• R&N's New Nesquehoning Bridge

  • Pertaining to all railroading subjects, past and present, in Pennsylvania
Pertaining to all railroading subjects, past and present, in Pennsylvania

Moderator: bwparker1

  by Ken W2KB
 
The eastern roads are licking their chops for the huge jump in traffic they will receive when in the near future the Panama Canal expansion project is complete, allowing more and much larger container ships to travel across the Pacific to eastern ports for rail connections, replacing the more expensive transcontinental rail shipments from western ports. I suspect the expectation is that this bridge and route will garner a percentage of that new traffic.
  by pumpers
 
I still don't get it. Any NY port traffic that NS would want to run to the Scranton area via RN would go north at Allentown and go up the Lehigh Gorge as the existing traffic.

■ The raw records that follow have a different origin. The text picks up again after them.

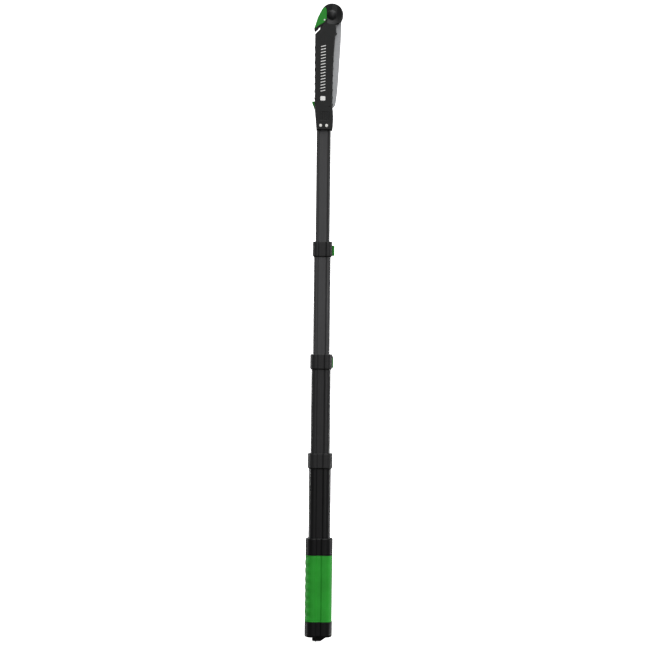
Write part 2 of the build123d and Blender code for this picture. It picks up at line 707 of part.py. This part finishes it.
# ---------------------------------------------------------------- blade and its pivot
with BuildPart() as blade:
    cut_xz(blade_outline.sketch, -BLADE_T / 2, BLADE_T / 2, mode=Mode.ADD)
    # Ground bevel along the back, on both sides.
    for side in (0, -1):
        flat = blade.faces().sort_by(Axis.Y)[side]
        back_edge = flat.edges().filter_by(GeomType.BSPLINE)
        chamfer(back_edge, length=BACK_BEVEL_W, length2=BACK_BEVEL_T, reference=flat)
    drill_xz(PIVOT_X, PIVOT_Z, BOLT_R + BUSHING_T + RUN_GAP, -BLADE_T, BLADE_T)
    # Notches for the lock's nose, folded and open.
    for angle in (176, 356):
        reach = TANG_R - 0.6
        notch_x = PIVOT_X + reach * cos(radians(angle))
        notch_z = PIVOT_Z + reach * sin(radians(angle))
        with BuildSketch(Plane.XZ.offset(-BLADE_T)):
            with Locations(Location((notch_x, HEAD_Z + notch_z), angle)):
                Rectangle(3.2, 5)
        extrude(amount=2 * BLADE_T, mode=Mode.SUBTRACT)
save(blade, "blade")

with BuildPart() as pivot_bushing:
    drill_xz(PIVOT_X, PIVOT_Z, BOLT_R + BUSHING_T, -SLOT_HALF, SLOT_HALF, mode=Mode.ADD)
    drill_xz(PIVOT_X, PIVOT_Z, BOLT_R, -SLOT_HALF, SLOT_HALF)
save(pivot_bushing, "pivot_bushing")

with BuildPart() as blade_washers:
    for low_y in (-SLOT_HALF, BLADE_T / 2 + RUN_GAP * 2):
        high_y = low_y + SLOT_GAP - RUN_GAP * 2
        drill_xz(PIVOT_X, PIVOT_Z, WASHER_R, low_y, high_y, mode=Mode.ADD)
        drill_xz(PIVOT_X, PIVOT_Z, BOLT_R + BUSHING_T, low_y, high_y)
save(blade_washers, "blade_washers")


def dome(side):
    """A low spherical cap on the boss, bulging away from the mid plane on one side."""
    rim = side * HALF_HEAD
    rise = DOME_H - DOME_LIP
    bulge = (DOME_R**2 + rise**2) / (2 * rise)
    axis = Axis((PIVOT_X, 0, HEAD_Z + PIVOT_Z), (0, 1, 0))
    with BuildSketch(Plane.XY.offset(HEAD_Z + PIVOT_Z)) as half_section:
        with BuildLine():
            foot = Polyline(
                (PIVOT_X, rim - side * DISH_DEPTH),
                (PIVOT_X + DOME_R, rim - side * DISH_DEPTH),
                (PIVOT_X + DOME_R, rim + side * DOME_LIP),
            )
            lid = RadiusArc(foot @ 1, (PIVOT_X, rim + side * DOME_H), -side * bulge)
            Line(lid @ 1, foot @ 0)
        make_face()
    revolve(half_section.sketch, axis=axis)


with BuildPart() as pivot_bolt:
    drill_xz(PIVOT_X, PIVOT_Z, BOLT_R, -HALF_HEAD + 3, HALF_HEAD, mode=Mode.ADD)
    dome(-1)
save(pivot_bolt, "pivot_bolt")

with BuildPart() as pivot_nut:
    dome(1)
    drill_xz(PIVOT_X, PIVOT_Z, BOLT_R, -HALF_HEAD, -HALF_HEAD + 3, mode=Mode.ADD)
save(pivot_nut, "pivot_nut")

with BuildPart() as tube_rivets:
    for x in RIVET_X:
        drill_xz(x, RIVET_Z, RIVET_R, -HALF_HEAD, HALF_HEAD, mode=Mode.ADD)
        for low_y in (-HALF_HEAD - RIVET_HEAD_H, HALF_HEAD):
            drill_xz(x, RIVET_Z, RIVET_HEAD_R, low_y, low_y + RIVET_HEAD_H, mode=Mode.ADD)
    heads = tube_rivets.edges().filter_by(GeomType.CIRCLE).group_by(Axis.Y)
    fillet(heads[0] + heads[-1], 0.9)
save(tube_rivets, "tube_rivets")

with BuildPart() as shell_screws:
    for x, z in SCREWS:
        drill_xz(x, z, SCREW_R, -HALF_HEAD + 0.4, HALF_HEAD - 3, mode=Mode.ADD)
        drill_xz(x, z, SCREW_HEAD_R - RUN_GAP, -HALF_HEAD + 0.4, -HALF_HEAD + 0.4 + SCREW_HEAD_H, mode=Mode.ADD)
        with BuildSketch(Plane.XZ.offset(-HALF_HEAD + 0.4)):
            with Locations((x, HEAD_Z + z)):
                RegularPolygon(1.3, 6)
        extrude(amount=1.2, mode=Mode.SUBTRACT)
save(shell_screws, "shell_screws")

# ---------------------------------------------------------------- lock lever
with BuildPart() as lock_lever:
    cut_xz(core_block.sketch, -CHEEK_T - SIDE_GAP, CHEEK_T + SIDE_GAP, mode=Mode.ADD)
    for low_y in (-HALF_HEAD + 0.4, CHEEK_T + SIDE_GAP):
        high_y = low_y + HALF_HEAD - 0.4 - CHEEK_T - SIDE_GAP
        cut_xz(lip_outline.sketch, low_y, high_y, mode=Mode.ADD)
    cut_xz(tongue_outline.sketch, -LOCK_TONGUE_T / 2, LOCK_TONGUE_T / 2, mode=Mode.ADD)
    drill_xz(LOCK_PIN_X, LOCK_PIN_Z, LOCK_PIN_R + RUN_GAP, -HALF_HEAD, HALF_HEAD)
save(lock_lever, "lock_lever")

with BuildPart() as lock_cover:
    cut_xz(cover_outline.sketch, -HALF_HEAD + 0.2, HALF_HEAD - 0.2, mode=Mode.ADD)
    rims = lock_cover.faces().sort_by(Axis.Y)
    fillet(rims[0].outer_wire().edges() + rims[-1].outer_wire().edges(), COVER_EDGE)
    cut_xz(cover_hollow.sketch, -CHEEK_T - SIDE_GAP, CHEEK_T + SIDE_GAP)
    drill_xz(LOCK_PIN_X, LOCK_PIN_Z, LOCK_PIN_R + RUN_GAP, -HALF_HEAD, HALF_HEAD)
save(lock_cover, "lock_cover")

with BuildPart() as lock_pin:
    drill_xz(LOCK_PIN_X, LOCK_PIN_Z, LOCK_PIN_R, -HALF_HEAD, HALF_HEAD, mode=Mode.ADD)
    chamfer(lock_pin.edges().filter_by(GeomType.CIRCLE), 0.3)
save(lock_pin, "lock_pin")


def coil(radius, turns, length):
    """A spring wire's centre line along its plane's own Z."""
    with BuildLine() as path:
        Helix(pitch=length / turns, height=length, radius=radius)
    return path.line


def spring(plane, radius, turns, length):
    """A coil spring standing on a plane."""
    centre_line = plane.from_local_coords(coil(radius, turns, length))
    with BuildPart() as wire:
        with BuildSketch(Plane(origin=centre_line @ 0, z_dir=centre_line % 0)) as section:
            Circle(SPRING_WIRE_R)
        sweep(section.sketch, path=centre_line, is_frenet=True)
    return wire


lock_spring_seat = Plane.XY.offset(HEAD_Z + LOCK_SPRING_Z + SPRING_WIRE_R)
lock_spring_seat = lock_spring_seat.shift_origin((LOCK_SPRING_X, 0, lock_spring_seat.origin.Z))
save(spring(lock_spring_seat, LOCK_SPRING_R, 7, LOCK_SPRING_L - 2 * SPRING_WIRE_R), "lock_spring")

# ---------------------------------------------------------------- blade keeper
KEEPER_TOP = KEEPER_Z + KEEPER_H
with BuildPart() as keeper_button:
    with BuildSketch(Plane.XZ):
        with BuildLine():
            Polyline(
                *at_head(
                    [
                        (-KEEPER_REACH, KEEPER_TOP),
                        (-KEEPER_REACH, KEEPER_TOP - 2.5),
                        (-18.6, KEEPER_Z),
                        (KEEPER_BACK, KEEPER_Z),
                        (KEEPER_BACK, KEEPER_TOP),
                    ]
                ),
                close=True,
            )
        make_face()
    extrude(amount=KEEPER_W / 2 - SIDE_GAP, both=True)
    outer = keeper_button.edges().group_by(Axis.X)[0]
    fillet(outer, 0.9)
    # Flange behind the shells' wall.
    with BuildSketch(Plane.YZ.offset(KEEPER_BACK)):
        with Locations((0, HEAD_Z + KEEPER_Z + KEEPER_H / 2)):
            Rectangle(KEEPER_W + 3.2, KEEPER_H + 3.2)
    extrude(amount=-3)
    # Catch bar towards the folded blade's tip.
    with BuildSketch(Plane.YZ.offset(KEEPER_BACK)):
        with Locations((0, HEAD_Z + KEEPER_Z + CATCH_Z)):
            Rectangle(4, CATCH_H)
    extrude(amount=CATCH_L)
    chamfer(keeper_button.faces().sort_by(Axis.X)[-1].edges(), 0.8)
save(keeper_button, "keeper_button")

keeper_spring_seat = Plane(
    origin=(KEEPER_BACK + SPRING_WIRE_R, 0, HEAD_Z + KEEPER_TOP - 5), x_dir=(0, 1, 0), z_dir=(1, 0, 0)
)
save(spring(keeper_spring_seat, KEEPER_SPRING_R, 6, 12.0), "keeper_spring")

# ---------------------------------------------------------------- generic side stripes
with BuildPart() as side_stripes:
    with BuildSketch(Plane.XZ.offset(HALF_HEAD)):
        for i in range(STRIPES):
            with Locations(Location((STRIPE_X, HEAD_Z + STRIPE_LOW + STRIPE_PITCH * i), STRIPE_SLANT)):
                SlotOverall(STRIPE_W, STRIPE_H)
        with Locations((STRIPE_X, HEAD_Z + 66)):
            RectangleRounded(STRIPE_W, 9, 2)
    extrude(amount=STRIPE_T)
save(side_stripes, "side_stripes")
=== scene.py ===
"""Looks of the telescoping pole saw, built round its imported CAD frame. Metres, +Z up."""

import math

import bmesh
import bpy
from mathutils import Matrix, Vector


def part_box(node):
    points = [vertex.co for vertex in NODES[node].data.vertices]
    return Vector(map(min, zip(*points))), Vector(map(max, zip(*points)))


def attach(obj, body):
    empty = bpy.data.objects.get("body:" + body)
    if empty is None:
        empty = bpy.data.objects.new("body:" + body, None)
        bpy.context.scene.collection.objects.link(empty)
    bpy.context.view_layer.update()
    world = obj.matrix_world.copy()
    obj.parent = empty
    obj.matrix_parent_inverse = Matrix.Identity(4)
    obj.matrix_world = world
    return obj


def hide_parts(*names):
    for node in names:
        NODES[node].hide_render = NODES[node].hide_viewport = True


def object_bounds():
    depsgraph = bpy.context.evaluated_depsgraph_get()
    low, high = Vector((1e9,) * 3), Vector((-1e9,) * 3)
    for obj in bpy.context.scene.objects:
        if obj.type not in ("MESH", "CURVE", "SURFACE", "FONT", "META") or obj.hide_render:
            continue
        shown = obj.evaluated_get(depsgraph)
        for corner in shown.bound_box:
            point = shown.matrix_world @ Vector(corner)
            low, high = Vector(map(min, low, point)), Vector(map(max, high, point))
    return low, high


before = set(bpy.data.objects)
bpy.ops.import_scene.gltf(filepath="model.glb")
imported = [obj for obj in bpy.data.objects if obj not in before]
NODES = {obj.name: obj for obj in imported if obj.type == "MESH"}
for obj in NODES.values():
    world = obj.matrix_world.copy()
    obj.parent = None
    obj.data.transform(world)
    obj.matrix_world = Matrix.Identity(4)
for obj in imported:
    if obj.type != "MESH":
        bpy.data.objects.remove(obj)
CAD_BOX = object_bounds()
MM = 0.001


# ---------------------------------------------------------------- shader helpers
# Sockets of the Mix node's colour mode: factor, first and second colour, and the result.
MIX_COLOUR_INPUTS = (0, 6, 7)
MIX_COLOUR_OUTPUT = 2
# Cosine between the rounded and the flat normal at which edge wear starts and is full.
WEAR_FROM = 0.995
WEAR_FULL = 0.88


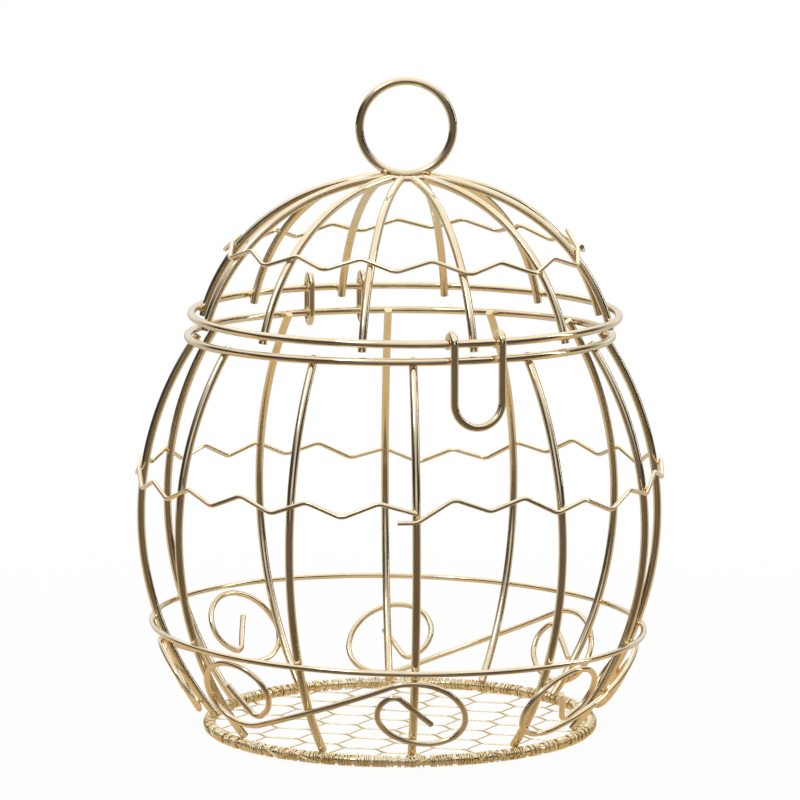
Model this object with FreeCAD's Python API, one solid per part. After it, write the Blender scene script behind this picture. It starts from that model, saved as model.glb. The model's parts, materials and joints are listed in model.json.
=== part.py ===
import FreeCAD, Part
import math
import os

from FreeCAD import Vector

# Wire birdcage box with a hinged dome lid. Millimetres, +Z up. The origin is on the surface the cage
# stands on, on the cage's axis. The front, with the U-shaped loop, faces -Y, and the hinge is at +Y.

# Driving dimensions: wire radii
RIB_WIRE = 0.92
RING_WIRE = 0.88
BASE_WIRE = 0.95
BAND_WIRE = 0.66
ZIGZAG_WIRE = 0.50
SCROLL_WIRE = 0.65
LINK_WIRE = 0.68
LATCH_WIRE = 0.87
CROWN_WIRE = 0.66
HANGER_WIRE = 0.96
NET_WIRE = 0.22
WELD_GAP = 0.02

# Driving dimensions: cage
RIB_COUNT = 12
RIB_STEP = 360 / RIB_COUNT
RIB_DRIFT = (3.5, 4.5, -0.5, -2.0, -1.0, 0.0, 1.2, 3.3, -1.5, 0.5, 2.5, 0.0)
BELLY_RADIUS = 59.0
BELLY_HEIGHT = 49.1
BELLY_CURVE = 72.0
BASE_HEIGHT = 1.25
HEM_RADIUS = 1.30
HEM_INNER = 0.98
HEM_WRAP = 120
BAND_HEIGHT = 24.1
BAND_RISE = 1.5
BAND_RISE_ANGLE = 219
BAND_SLACK = 0.04
RIM_HEIGHT = 90.5
RIB_TOP_ABOVE_RIM = 0.3

# Driving dimensions: zigzag wires. Each is a hoop bent by hand, so it waves up and down on its way
# round: a wave is its number of crests, its rise and the angle of a crest. Angles are in degrees.
# The tail is how far the first end runs past the seam, and how far it climbs there. A swing is half the
# zigzag's height, and a negative one puts a crest at the seam.
CAGE_ZIGZAG = {
    "height": 58.3, "waves": ((1, 1.8, -20), (2, 1.4, 73), (3, 1.0, -20), (6, 0.7, 0)),
    "corners": 46, "swing": 1.5, "seam": -15,
    "tail": (4, 0.2), "start_rise": -1.2, "end_turn": 0, "end_rise": 0.5,
}
LID_ZIGZAG = {
    "height": 14.2, "waves": ((2, 0.6, -45),),
    "corners": 31, "swing": -1.6, "seam": 71.4,
    "tail": (2, 0.0), "start_rise": -0.6, "end_turn": 0, "end_rise": 7.0,
}
ZIGZAG_BEND = 3.0
ZIGZAG_UNEVEN = 0.22
ZIGZAG_BEAT = 2.4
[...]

The new bridge is only helps if you want to go from the Reading NS connection up through the Lehigh Gorge. (Although not exact, the relevant parts of the RN system look like at upside down Y, with the Scranton area near the top, Jim Thorpe/Nesquehoning at the junction, and Allentown and Reading at the bottom points. The new bridge is to directly connect Reading and the Scranton area without having to do a reverse move at Jim THorpe/Nesquehoning to use the existing bridge.). If you are on NS at Harrisburg and want to go to the Scranton area, I think it is shorter and less grade to go the whole way on the NS/D&H along the Susqhehanna River than going back to Reading and then the RN. If there were a big boom in PHiladelphia port traffic, destined to go to Scranton, the new bridge would be useful to go via Reading (a reverse move at Allentown to go via the exisiting bridge via Allentown is required.) Will Philly get that much of a jump in port traffic? Jim S
One question: is the RN from Reading to the new bridge cleared for all double stacks??